L’association est un remède au repli sur soi dans les régimes démocratiques, où s’amenuit la dépendance à autrui qui prévalait dans les régimes féodaux. Elle permet également à ses membres de s’engager au-delà de leur intérêt personnel sans passer par l’Etat.
Les associations ont deux avantages qui font d’elles une institution fondamentale dans une démocratie. D’une part, leur fonctionnement lui-même démocratique est décentralisé, ce qui rend les décisions prises plus proches de la réalité des membres et réduit les risques de tyrannie de la majorité. D’autre part, il permet à des individus d’œuvrer au-delà de leur intérêt personnel sans passer par l’Etat, ce qui limite les pouvoirs de ce dernier. Il est d’ailleurs en général beaucoup plus simple d’entrer ou de sortir d’une association que de changer d’Etat – d’autant qu’on peut aisément n’être membre d’aucune association, ce qui confère à ces structures à la fois légitimité et flexibilité.
L’association est au fond l’organe par excellence qui consacre la liberté individuelle. Libre, l’adhérent a également des responsabilités, comme dans la vie. L’assemblée générale, formée par les membres, est chargée de nommer le comité de l’association, d’arrêter son budget… La présidence, la trésorerie, le secrétariat ont des comptes à rendre. En retour, l’Etat garantit la liberté d’association. Les fondateurs d’une telle aventure peuvent ainsi lui donner naissance à travers des statuts sans besoin de validation extérieure.
Pendant non-lucratif de l’entreprise, l’association dans sa version la plus courante donne une valeur aussi bien civique qu’initiatique à la liberté individuelle. Plus que la rencontre entre une offre et une demande, le volontariat non-rémunéré – et en l’occurrence formel – est un don de soi au service d’un but commun. Il permet à la fois le développement de l’individu et celui de la société.

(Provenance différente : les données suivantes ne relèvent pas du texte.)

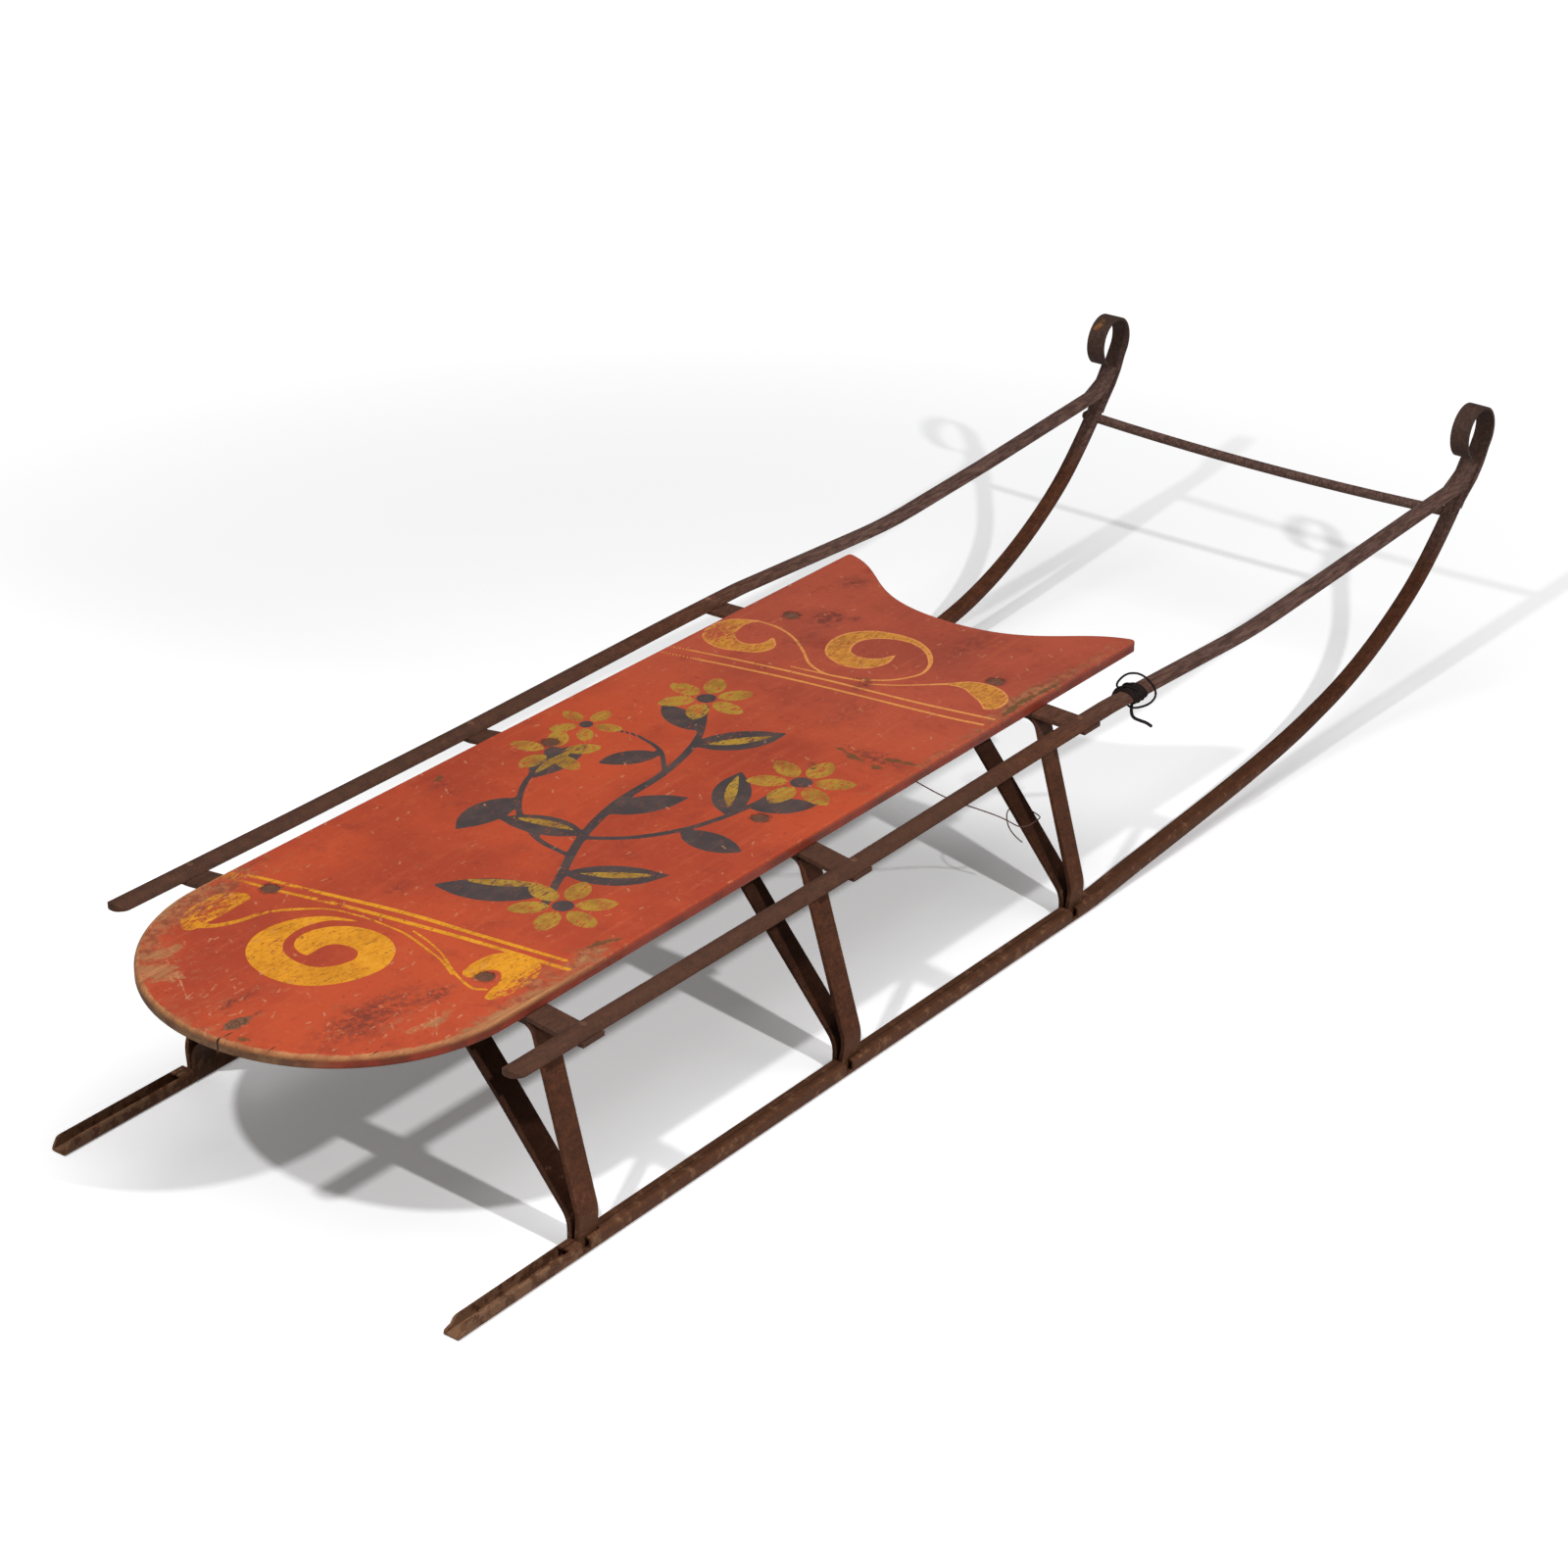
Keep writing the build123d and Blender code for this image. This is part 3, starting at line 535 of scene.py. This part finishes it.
def paint_material():
    """Old paint on wood: distances in mm from the strokes, and amounts of wear, come from the attributes."""
    mat, n = new_material("deck_paint_old")
    at = n("ShaderNodeTexCoord", 3)
    grain_at = n.stretch(at, (1.0, 14.0, 14.0))
    grain = n.noise(grain_at, 14, 6, 0.6)
    fine_grain = n.noise(grain_at, 60, 4, 0.6)
    patch = n.noise(at, 7, 4, 0.6)
    mottle = n.noise(at, 40, 5, 0.65)
    speck = n.noise(at, 260, 4, 0.7)
    rough_edge = n.noise(at, 420, 3, 0.6)
    flakes = n.noise(n.stretch(at, (1, 3.0, 1)), 190, 6, 0.75)
    gold, dark, mustard = n.attr("gold"), n.attr("dark"), n.attr("mustard")
    rim, side, under = n.attr("rim"), n.attr("side"), n.attr("under")
    chip, bare, smudge_and_shade, scuff = n.attr("chip"), n.attr("bare"), n.attr("smudge_and_shade"), n.attr("scuff")
    knot, crack = n.attr("knot"), n.attr("crack")
    x, y = n.axis(at, 0), n.axis(at, 1)

    # red paint, rosier to the front, thinner where the grain stands up
    red = n.mix(n.step(patch, 0.36, 0.64), (0.54, 0.080, 0.028), (0.40, 0.056, 0.025))
    ahead = n.step(x, -0.18, 0.06)
    red = n.lay(ahead, 0.75, red, n.mix(n.step(patch, 0.36, 0.64), (0.45, 0.092, 0.055), (0.33, 0.068, 0.042)))
    red = n.lay(n.step(grain, 0.52, 0.72), 0.30, red, (0.58, 0.12, 0.050))
    red = n.lay(n.step(mottle, 0.54, 0.74), 0.50, red, (0.28, 0.040, 0.022))
    red = n.lay(n.step(mottle, 0.44, 0.28), 0.30, red, (0.57, 0.12, 0.045))
    red = n.lay(n.step(speck, 0.60, 0.70), 0.40, red, (0.60, 0.19, 0.10))
    red = n.lay(n.step(speck, 0.40, 0.28), 0.55, red, (0.19, 0.032, 0.020))

    # brown dirt and thin paint towards the rims
    grime = n.step(n.add(n.attr("grime"), n.mul_add(n.noise(at, 100, 7, 0.8), 3.0, -1.5)), 0.15, 0.95)
    grime_colour = n.mix(n.step(n.noise(at, 150, 5, 0.75), 0.40, 0.60),
                         (0.20, 0.075, 0.036), (0.42, 0.19, 0.085))
    red = n.lay(grime, 0.72, red, grime_colour)

    def mask(dist, lack):
        """Where a stroke's paint is left: its edge wavers and it flakes where it is chipped."""
        wobble = 0.4
        d = n.add(dist, n.spread(rough_edge, wobble))
        d = n.add(d, n.spread(mottle, wobble * 2))
        body = n.step(d, 0.18, -0.18)
        gone = n.step(n.mul_add(lack, 0.24, flakes), 0.59, 0.66)
        return n.mul(body, n.sub(1.0, gone))

    ridge = n.noise(n.stretch(at, (1, 2.5, 1)), 210, 5, 0.7)
    gold_colour = n.mix(n.step(mottle, 0.36, 0.66), (0.80, 0.33, 0.018), (0.62, 0.235, 0.014))
    gold_colour = n.lay(n.step(ridge, 0.53, 0.63), 0.6, gold_colour, (0.42, 0.14, 0.016))
    gold_colour = n.lay(n.step(ridge, 0.45, 0.36), 0.5, gold_colour, (0.80, 0.40, 0.06))
    gold_colour = n.lay(ahead, 0.62, gold_colour,
                        n.mix(n.step(ridge, 0.44, 0.58), (0.62, 0.27, 0.062), (0.43, 0.165, 0.045)))
    thin = n.mul(ahead, n.step(gold, -1.9, -1.1))
    gold_colour = n.lay(thin, 0.75, gold_colour, (0.84, 0.33, 0.10))
    gold_colour = n.lay(n.step(speck, 0.60, 0.68), 0.8, gold_colour, (0.16, 0.06, 0.018))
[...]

L’association s’avère un remède au repli sur soi dans les régimes de suffrage universel, où s’amenuit la dépendance à autrui (suzerain ou vassal) qui prévalait dans les régimes féodaux. En se fondant sur son observation de l’Amérique, Alexis de Tocqueville l’a brillamment résumé en 1835: «Pour que les hommes restent civilisés ou le deviennent, il faut que parmi eux l’art de s’associer se développe et se perfectionne dans le même rapport que l’égalité des conditions s’accroît.»
En bien des points assimilable au système de milice, à ceci près que personne n’est jamais contraint de prendre part à une activité associative, celle-ci porte l’esprit milicien en d’innombrables endroits de Suisse, pays au monde à compter la plus grande densité d’associations. On y recense actuellement environ 100 habitants pour 1 association. Et en 2022, selon l’Office fédéral de la statistique, plus de la moitié de la population helvétique de 16 ans et plus participait à des activités associatives ou y apportait un soutien passif.
Ainsi, une association – cela se vérifie dans le cas du Regard Libre – peut donner du sens à ses membres en leur permettant d’acquérir des compétences, de nouer des contacts, de diversifier leurs expériences, le tout en offrant quelque chose à la collectivité. En ce qui concerne cette revue, nous nous efforçons de développer une voix éditoriale différente du reste de la sphère médiatique, de devenir un point de rencontre pour les intellectuels romands, et plus largement francophones, de former une relève et d’aborder en profondeur certaines questions actuelles, en faisant dialoguer les disciplines et entrer un peu de passé dans le présent, pour tenter d’imaginer son avenir.
Le système de milice a justement fait l’objet de nos réflexions principales ce mois-ci. Une fois n’est pas coutume, nous réservons donc un dossier à un phénomène que nous assumons d’approuver, puisque nous y participons. Bonne lecture et vive la milice!